The Redbird full motion thing is a toy. Worse than useless in training in my opinion. Note that these things don't really provide a realistic acceleration. And since most AATD use is for instrument training, motion is largely spurious to what's going on.
 
Could care less about motion. I’d be very interested in an AATD for $12k.
 
Agree. Full motion has no value. Being capable of being used as currency hours for IFR flight has value. Most pilots are cheap. Get that in the $5k price range, where the marginal cost is $1k, and you'll sell a lot. Even better? Lease the things. Today's computer industry is largely based on hardware being cheap/disposable, and renting the software. (Where the software is never quite right, so it keeps changing.)
 
just when he learned what all the buttons do

When I got the 480 installed, my wife asked me to explain what I was doing when I was operating it. I told her I just pushed the buttons until it did what I wanted.

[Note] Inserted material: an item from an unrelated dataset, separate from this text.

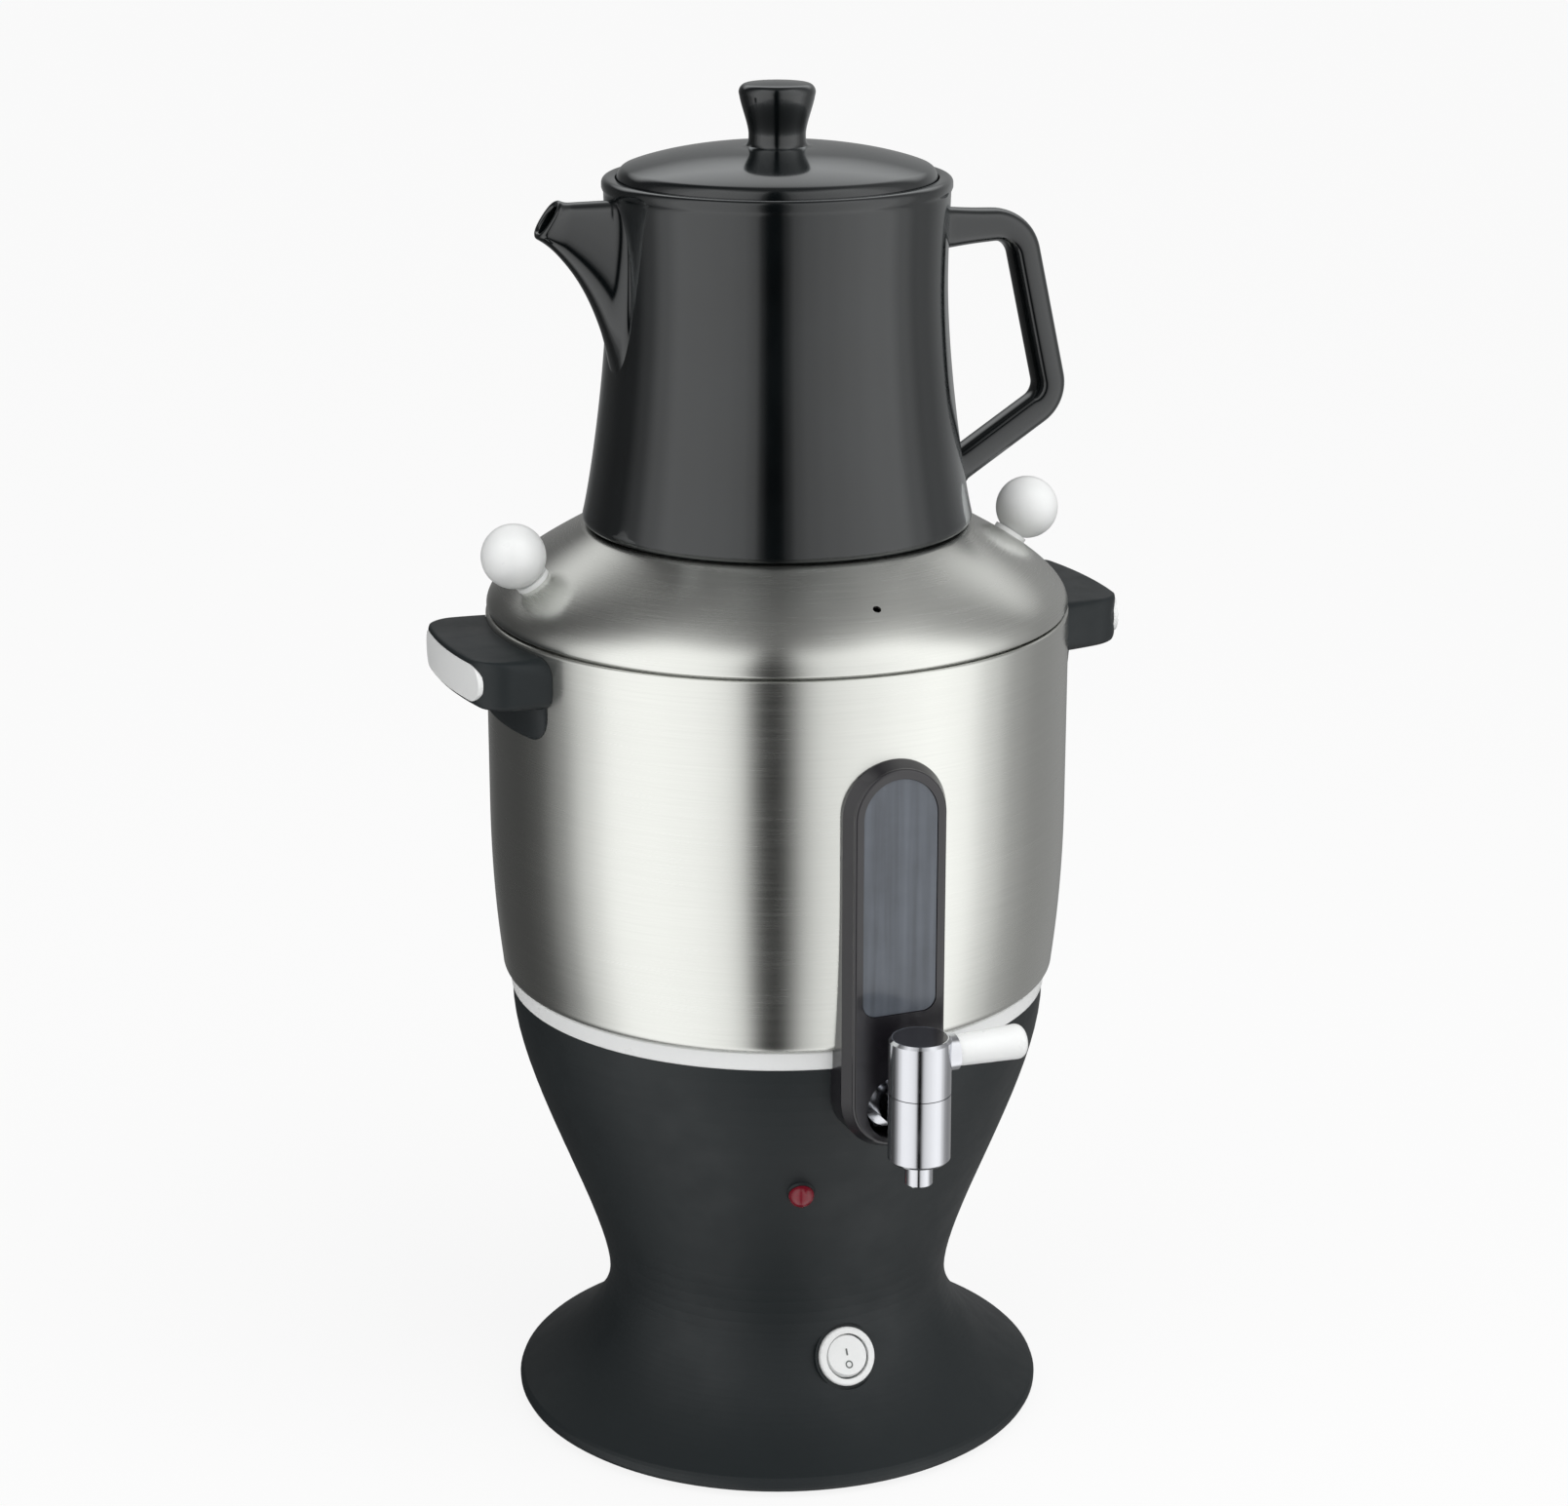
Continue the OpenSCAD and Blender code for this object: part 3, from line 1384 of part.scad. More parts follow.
// Lid of the teapot: a dome over a skirt, with a waisted knob
pot_lid_gap = 0.4;
pot_lid_edge_r = 4.5;
pot_lid_edge_h = 3;
pot_lid_edge_angle = 62;
pot_lid_wall = 3.6;
pot_lid_side_share = 0.29;
pot_lid_side_drop_share = 0.42;
pot_lid_top_share = 0.42;
skirt_gap = 0.6;
skirt_h = 7.5;
skirt_t = 3;
knob_root_r = 11.8;
knob_waist_r = 10.3;
knob_waist_low = 1.2;
knob_waist_high = 4;
knob_round = 3;
knob_crown = 0.6;
pot_lid_r = pot_mouth_r - pot_lid_gap;
pot_lid_z = pot_ledge_z + lift_gap;
pot_lid_top_z = pot_rim_z + pot_lid_rise;
pot_lid_edge_c = [pot_lid_r - pot_lid_edge_r, pot_lid_z + pot_lid_edge_h];
pot_dome_start = pot_lid_edge_c + pot_lid_edge_r * [cos(pot_lid_edge_angle), sin(pot_lid_edge_angle)];
pot_dome = [
    pot_dome_start,
    [
        pot_dome_start.x - pot_lid_side_share * (pot_dome_start.x - knob_root_r) / 2,
        pot_lid_top_z - pot_lid_side_drop_share * pot_lid_rise
    ],
    [knob_root_r + pot_lid_top_share * (pot_dome_start.x - knob_root_r), pot_lid_top_z],
    [knob_root_r, pot_lid_top_z]
];
skirt_r = pot_neck_r - skirt_gap;
skirt_in_r = skirt_r - skirt_t;

module teapot_lid() color(glaze) placed() difference() {
    turned(concat(
        [
            [0, pot_lid_z - skirt_h],
            [skirt_r, pot_lid_z - skirt_h],
            [skirt_r, pot_lid_z],
            [pot_lid_r, pot_lid_z]
        ],
        arc(pot_lid_edge_c, pot_lid_edge_r, 0, pot_lid_edge_angle),
        tail(curve(pot_dome)),
        [
            [knob_waist_r, pot_lid_top_z + knob_waist_low],
            [knob_waist_r, pot_lid_top_z + knob_waist_high]
        ],
        arc(
            [pot_knob_r - knob_round, pot_lid_top_z + pot_knob_h - knob_round - knob_crown],
            knob_round, 0, 80
        ),
        [[0, pot_lid_top_z + pot_knob_h]]
    ));
    turned(concat(
        [
            [0, pot_lid_z - skirt_h - over],
            [skirt_in_r, pot_lid_z - skirt_h - over],
            [skirt_in_r, pot_lid_z]
        ],
        [for (p = moved(curve(pot_dome), pot_lid_wall)) if (p.x < skirt_in_r) p],
        [[0, pot_lid_top_z - pot_lid_wall]]
    ));
}

pedestal();
base_plate();
rubber_feet();
base_screws();
cord_bush();
trim_ring();
tank();
tank_well();
heating_disc();
heating_element();
thermostat();
thermal_fuse();
terminal_block();
tie_stud();
tie_bridge();
tie_nut();
lamp_holder();
lamp_lens();
switch_body();
switch_rocker();
sight_bezel();
sight_window();
sight_seal();
tap_body();
tap_spacer();
tap_lock_nut();
tap_inner_seal();
tap_inner_nut();
tap_cap();
tap_cap_disc();
tap_lever();
handle_left();
handle_right();
handle_insert_left();
handle_insert_right();
handle_screws();
tank_lid();
ball_knob_left();
ball_knob_right();
ball_knob_screws();
teapot();
teapot_lid();
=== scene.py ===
"""Finishes and fine shapes of an electric samovar with a teapot on its lid.

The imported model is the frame. The tank, its lid, the teapot with its lid, the side handles and the lamp's
dome are made again from finer outlines, the rocker gets its marks, and every piece gets a finish of its own.
"""

import json
import logging
import math
from dataclasses import dataclass
from enum import Enum
from typing import Sequence

import bmesh
import bpy
from mathutils import Matrix, Vector


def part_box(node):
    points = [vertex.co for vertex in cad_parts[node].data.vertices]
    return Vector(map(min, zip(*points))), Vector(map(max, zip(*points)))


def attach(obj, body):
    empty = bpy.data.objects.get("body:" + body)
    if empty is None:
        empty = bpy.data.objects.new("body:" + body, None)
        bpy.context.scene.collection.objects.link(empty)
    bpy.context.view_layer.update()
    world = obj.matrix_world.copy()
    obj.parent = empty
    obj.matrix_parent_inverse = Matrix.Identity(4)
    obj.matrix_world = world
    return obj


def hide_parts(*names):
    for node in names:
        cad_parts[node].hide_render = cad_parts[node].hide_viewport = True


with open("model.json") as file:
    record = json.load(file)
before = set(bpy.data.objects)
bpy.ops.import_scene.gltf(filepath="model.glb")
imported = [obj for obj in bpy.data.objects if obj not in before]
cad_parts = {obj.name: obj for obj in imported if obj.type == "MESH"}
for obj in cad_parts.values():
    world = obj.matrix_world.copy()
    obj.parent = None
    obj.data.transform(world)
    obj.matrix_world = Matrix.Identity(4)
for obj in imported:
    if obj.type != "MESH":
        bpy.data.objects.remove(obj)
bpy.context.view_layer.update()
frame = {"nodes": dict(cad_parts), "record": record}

LOG = logging.getLogger("samovar")

Point = tuple[float, float]
Spot = tuple[float, float, float]
Colour = tuple[float, float, float]
Piece = bpy.types.Object
Material = bpy.types.Material
Node = bpy.types.Node
Socket = bpy.types.NodeSocket
Value = Socket | Vector | tuple | float | None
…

She said she didn't know if she should be reassured or scared by that explanation.
 
Back around the turn of the millennium I was working for a British aerospace company. We started a project to build a C-130 simulator for demonstrating avionics, so I got to attend a military oriented simulator show down in Orlando. They had some great toys on display including a jet fighter sim with a 360 degree projection dome all run by some type of supercomputer hardware (SGI Indy or similar). My favorite demo was the helicopter seat that incorporated motion in the x,y,z axes. Rotational simulation is nice but that additional input would be over the top, e.g. for landing, turbulence, etc. Sadly the company was sold and ops moved to Austin so I didn't get to continue on that project.
 
Or put another way: Where the software keeps changing, so it is never quite right.

Nauga,
just when he learned what all the buttons do
Or was right but a useless feature was added and now isn't right.